Dari situ, tugas pendidik ialah menemani si anak menggali potensi dirinya dan membantu mengembangkan potensi itu semaksimalnya. Pada aspek pendidikan moral, pendidik memberikan contoh tentang apa yang baik dan buruk.  Maka semboyan yang terkenal dari bapak pendidikan kita yang terpampang terang di lambang kementerian pendidikan yaitu “Ing Ngarsa Sung Tuladha, Ing Madya Mangun Karsa, Tut Wuri Handayani.”

Eitss sebentar, sampe sini aja ya mengenai lautan konsep pendidikan bapak kita. Coba kembali dulu ke tepian pantai. Lihat sekeliling daratan kita, sepertinya jauh banget dengan yang ada di dalam lautan. Pendidikan di Indonesia sekarang tak semenyenangkan yang dipraktekkan sendiri oleh bapak pendidikan kita. Anak-anak dipaksa untuk belajar semua pelajaran bahkan yang mereka tidak sanggup mempelajarinya. Bukan hanya itu, para pendidik juga memaksa anak-anak harus bisa. Coba bayangkan burung elang yang dipaksa berenang seperti ikan, kira-kira bisa gak sih dia meskipun dilatih tiap hari? Yahh seperti itulah kira-kira gambaran pendidikan Indonesia dewasa ini.

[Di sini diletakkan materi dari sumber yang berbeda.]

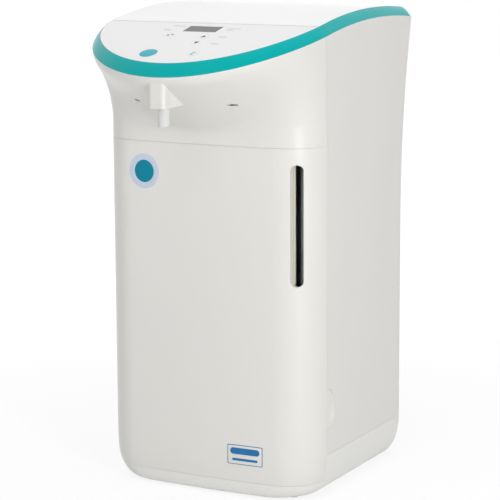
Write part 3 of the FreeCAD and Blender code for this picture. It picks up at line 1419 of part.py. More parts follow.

Tatkala satu murid lebih sering menggambar di kelas misalnya, tanpa berpikir panjang si guru akan menegur dan memarahinya, karena dalam pikirannya “pintar” itu hanyalah yang jago Matematika, IPA, dan Bahasa Inggris, sehingga semua murid tidak boleh mengerjakan sesuatu kecuali tiga hal itu.

Itu satu sisi, di sisi lain tidak sedikit sekolah juga “mengajarkan” murid-murid berperilaku amoral. Penulis ingat dulu ketika masih SD Ujian Nasional diberikan contekan oleh “sekolah” (yahh meskipun saya sendiri menerimanya wkwkwk). Hal itu dilakukan karena sistem pendidikan di Indonesia berfokus pada hasil sehingga segala cara dilakukan meski dengan cara yang tidak benar. Murid-murid dituntut harus “benar” meski dengan berbohong. (Tak heran ya pejabat-pejabatnya seperti itu… eitss). Belum lagi guru-guru yang melakukan pel****an kepada murid-muridnya.

Demikianlah kiranya jawaban dari skor literasi yang menyedihkan itu. Akibatnya, anak-anak tak mengenal potensi diri mereka sendiri, tak mengenal sesuatu yang menyenangkannya tuk dikerjakan, dan yang paling menyedihkan lagi mereka tak mengenal siapa diri mereka sendiri. Di sekolah mereka tak pernah diberi kesempatan untuk hal seperti itu. Mereka hanya disibukkan dengan tugas-tugas yang bahkan mereka terpaksa mengerjakannya.

Tak heran jika misalnya seorang anak ditanya tentang cita-citanya kemudian menjawab “tidak tahu”. Sering juga kita lihat anak-anak bosan ketika belajar, sebaliknya mereka malah senang ketika si guru tidak hadir di kelas, bahkan yang paling menyedihkan lagi mereka tak segan-segan berdoa agar si guru tidak hadir. Fenomena-fenomena seperti ini sering kita dapati di realitas sekitar kita, bahkan kita sendiri mungkin merupakan produk dari “pabrik” yang bobrok itu.

Imbas dari pendidikan yang rusak itu, nampaknya juga menimpa kader-kader IMM khususnya  di UINSA. Organisasi yang sering menggaungkan jargon “Kami lebih mengedepankan kualitas daripada kuantitas” sepertinya telah kehilangan dua-duanya, kualitas tidak ada, kuantitas apalagi.

Bahkan, kader-kader KUF (begitu mereka menyebutnya) yang terkenal dengan dialektika intelektualnya dan sering ngopi bareng tuk membahas bumi itu bulat atau datar  (wkwkwk). Tak hanya itu, mereka juga disebut sebagai komisariat yang paling berbeda dengan komisariat lainnya karena kader-kadernya adalah para pemikir layaknya filsuf-filsuf yang merenungi kehidupan. Bahkan di artikel mereka kader-kader itu disebut sebagai “Pagar Betis Nalar Kritis”. Kini, itu semua  mejadi kenang-kenangan indah layaknya fans emyu yang selalu mengelu-elukan masa keemasan Sir Alex...wkwkwkwk.

Tulisan ini penulis tulis semata-mata tuk menjadi autokritik dan introspeksi diri penulis pribadi dan kita semua umumnya. Kita (termasuk negeri kita tercinta) mungkin telah kehilangan kapal yang dulu pernah kita jadikan tuk berlayar mengarungi luasnya samudra nan indah itu.